La Bosnie et l’Herzégovine, véritables marches du Balkan, sont, aux mains de l’Autriche, comme un champ d’expériences administratives, en même temps qu’une base d’opérations militaires. Placées à l’un des carrefours de la politique européenne et comme à l’entre-croisement des ambitions rivales, ces deux provinces, à la fois orientales et alpestres, ont, pour le Balkan et pour l’Europe une importance fort supérieure à leur étendue et à leur valeur économique. En outre, l’organisation et la mise en valeur de cette sorte de protectorat ou de colonie continentale nous offrent, à nous Français, d’utiles rapprochemens avec la Tunisie ou l’Algérie. Autant de titres qui méritent à la Bosnie-Herzégovine l’intérêt des politiques et des « coloniaux. » Cela suffirait pour attirer l’attention sur une ample monographie de ces pittoresques contrées, entreprise, sous l’impulsion d’un homme d’initiative, par un groupe d’écrivains et de savans français.

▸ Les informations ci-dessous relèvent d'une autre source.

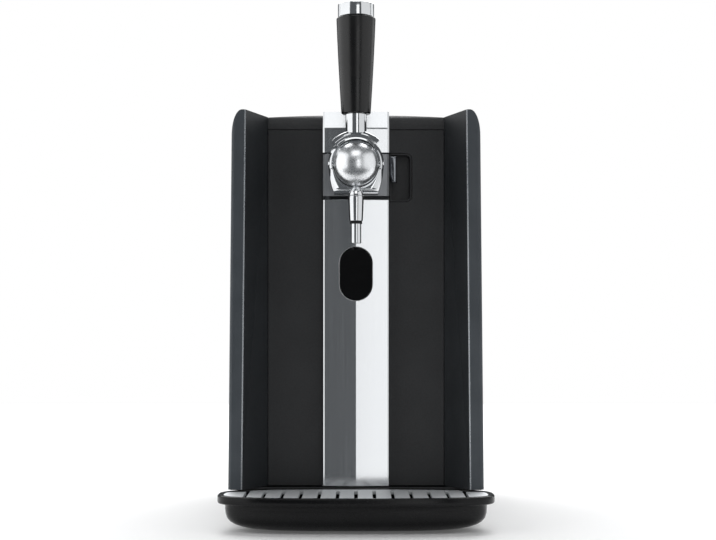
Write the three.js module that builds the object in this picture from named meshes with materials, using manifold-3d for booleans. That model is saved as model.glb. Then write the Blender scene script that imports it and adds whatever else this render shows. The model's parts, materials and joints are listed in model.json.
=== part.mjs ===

Nous possédons, ainsi, en notre langue, sur une des régions les plus curieuses de l’Orient, un ouvrage complet et impartial, que j’aurais moins d’embarras à louer, si je n’en avais moi-même rédigé quelques chapitres[1].

  1. La Bosnie et l’Herzégovine, ouvrage publié sous la direction de la Revue générale des Sciences ; Paris, librairie Armand Colin.